When I started on my trip to Fort Jackson, South Carolina to watch my wife graduate from Basic Combat Training, I happened upon an accident that must have occurred less than a minute before I passed. It was 3 AM (I got an early start on a long drive), and I was less than a half hour into my journey, just about to pass into Indiana. There was construction on the road, so two cramped, uneven lanes were surrounded tightly on either side with large concrete barricades. The left lane had a shoulder about four feet wide. I have no idea how it happened, but around a sharp corner I saw an SUV facing perpendicular across the left lane, its front end smashed against the barricade, and smoke was just beginning to rise from the crumpled hood, like Snoop Dogg slowly letting bluntsmoke pour from his mouth. The point is, timing and random circumstance can sort of fuck your mind a little.
I could have been in the left lane and turned the corner, smashing unavoidably into the driver's side of the vehicle. I could have arrived a few moments earlier and been involved in the initial crash. Most importantly, I could have taken the smoky, ominous sight as some sort of, well, omen, and interpreted it as a reason to turn back. Those who know me well enough can trace a clear pattern of promptly justifying inaction, or at least limited action (see: all major life decisions -- or lack thereof -- 2000-2009). The funny thing about the accident is that I viewed it in a wholly different light than I would have guessed. I didn't even realize it until I reflected on it weeks later.

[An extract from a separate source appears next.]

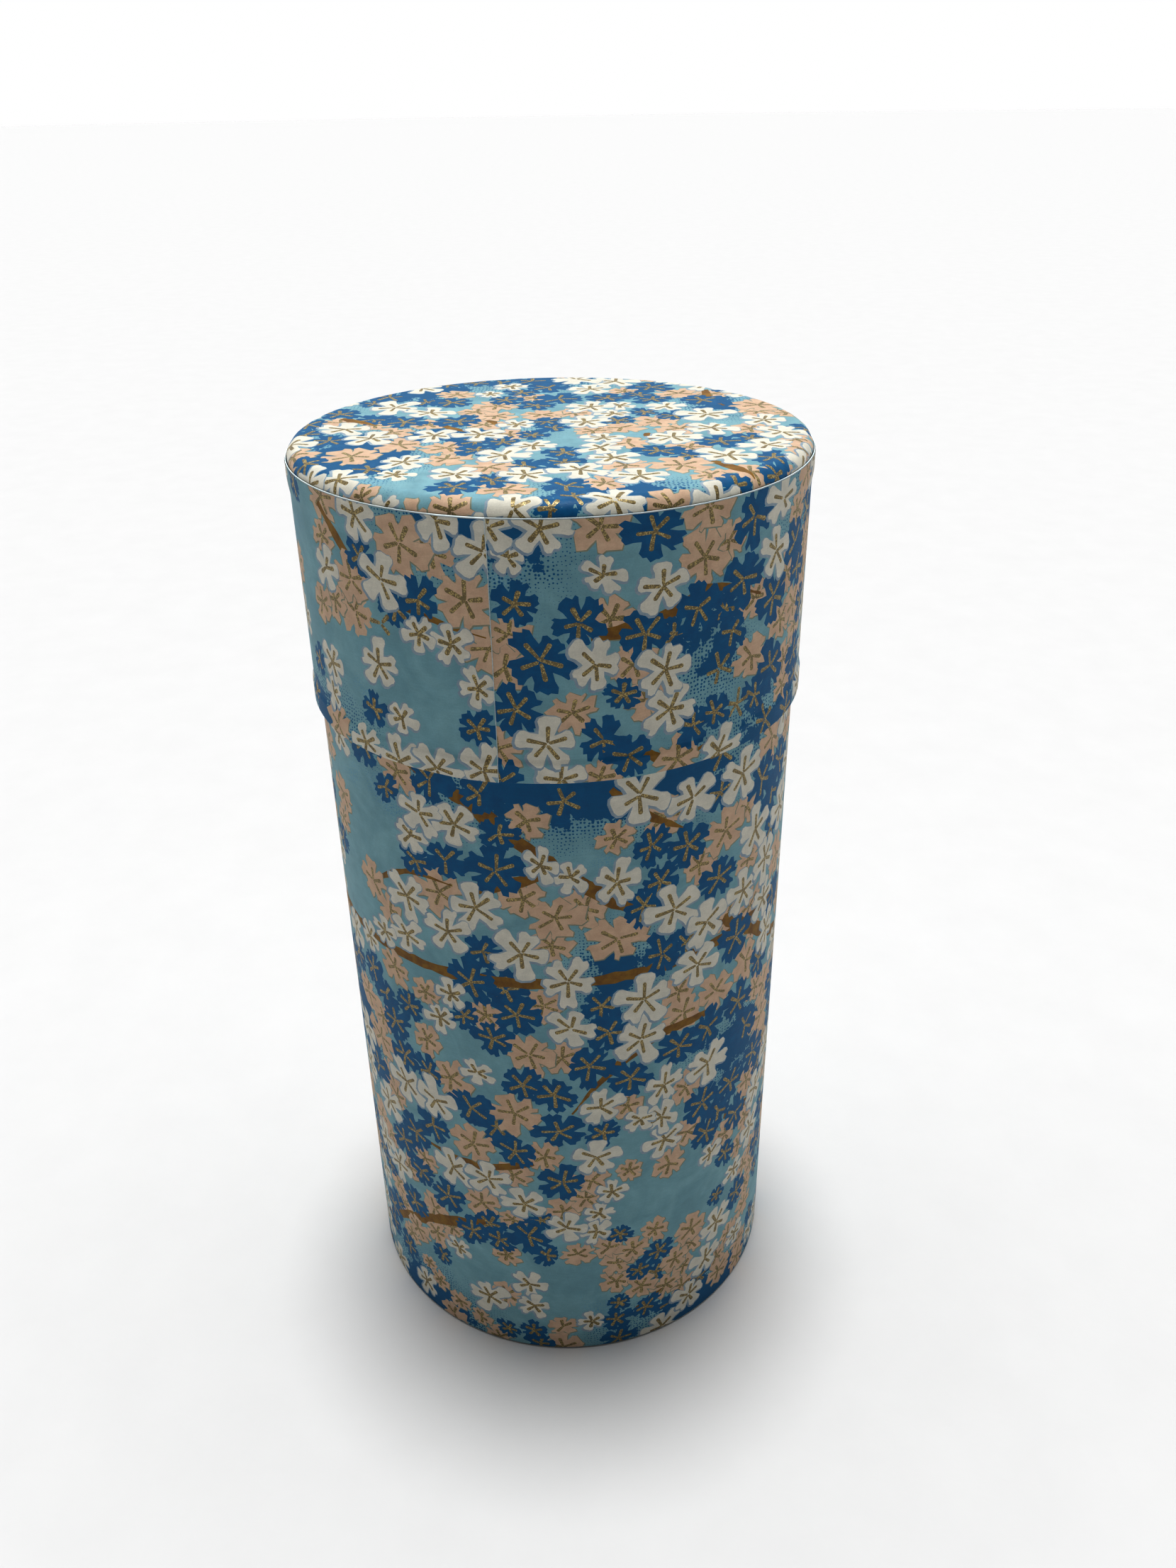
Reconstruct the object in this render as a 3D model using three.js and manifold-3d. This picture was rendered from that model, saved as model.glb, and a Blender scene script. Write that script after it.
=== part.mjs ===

This, me, I, is, am the person who decided to drop a college speech class because I had run out of xanax. The one who allowed a flat bike tire to go unfixed, although I had a new innertube in my closet, so I would have an excuse to turn down a friendly invitation to a miles-long ride for which I had long since lost the shape. I would wake up 40 minutes later than normal and call in sick because "It's going to be one of those days." Any excuse. I mean ANY.
There was a car stopped in front of the SUV and the driver was just stepping out as I passed. I guessed he was more likely part of the cause of the accident than a simple good Samaritan. I arrived in Columbia, SC at 8:30 that evening, driving roughly 18 hours. I didn't think about the accident except to recant it dryly as an interesting tidbit on my journey. But weeks later I thought back. Weeks later means last week, as I was packing and preparing for another long drive, this time to the west, where god calls us. I thought about the accident that started the trip. It was something empowering. This last sentence sounds ridiculous. Maybe not empowering. Affirming. Re-affirming? Something. The opposite of discouraging and frightening. Yes, something like that.
I felt, as I passed luckily, a little more invincible than the moment before. I had barely avoided tragedy, had zoomed passed like a golf ball through an impossibly dense grouping of tree trunks toward the green. A real momentum changer. (Golf is the best I can do when pressed for a sports metaphor.)
This trend of invincibility did not start on the Skyway. And I don't mean to suggest I think I am impervious to harm. I just feel less vulnerable, less afraid, than I used to. This constant fear of failure, pain, death -- heavily informed my decisions for a long, long time.
Drinking at home is safer and less embarrassing than drinking in a bar or at a party. Drinking itself is much easier than facing any social anxiety or . . . emotions that haven't been addressed for years. Criticizing others' work is much more comfy than putting my own up for scrutiny.
But something new has been occurring in my life. Most noticeably in the past 8 months or so. It started with one decision that was totally against my character. I asked someone out on a date. It was, I think, the first time ever. I am not one to scam for pussy or troll for tail or other gross ways to describe trying to get someone to agree to see you in a more intimate social setting. Never asked for a number, never gave one out. I always just sort of reluctantly fell into relationships. Mostly, I just avoided the issue altogether, finding self-loathing and blackouts way more advantageous.
And it was that one decision, the first move in a new direction, that has spurned something all new in my character: a slight diminuition of crippling fear. Since then, making decisions has slowly turned into a more participatory process, rather than having chosen the easy way out and just trying to come up with a good excuse for it. Now, fear is simply a variable, growing smaller with each choice I make for the better.
Now, one may think a good decision would have been to stop and help the passengers in the freshly crumpled SUV, but I'm not Jesus, people. I'm going one day at a time. I need to work up to shit like that. Right now, I'm focused on making people I know happy. Strangers are quite a few good decisions ahead of me.
But why did the car accident add to this feeling? Why does some random circumstance that I had no control over remind me of this new trend of taking control of my life? I guess it's because it made clear to me the change in my thought process. Old me would have at least pulled to the nearest ditch to stop and have a good cry, wondering if I should turn around. But new me didn't even blink. New me had already made the choice long before it arose.
I was on my way to see my wife, the one I asked out on a date. My first good decision. A real momentum changer.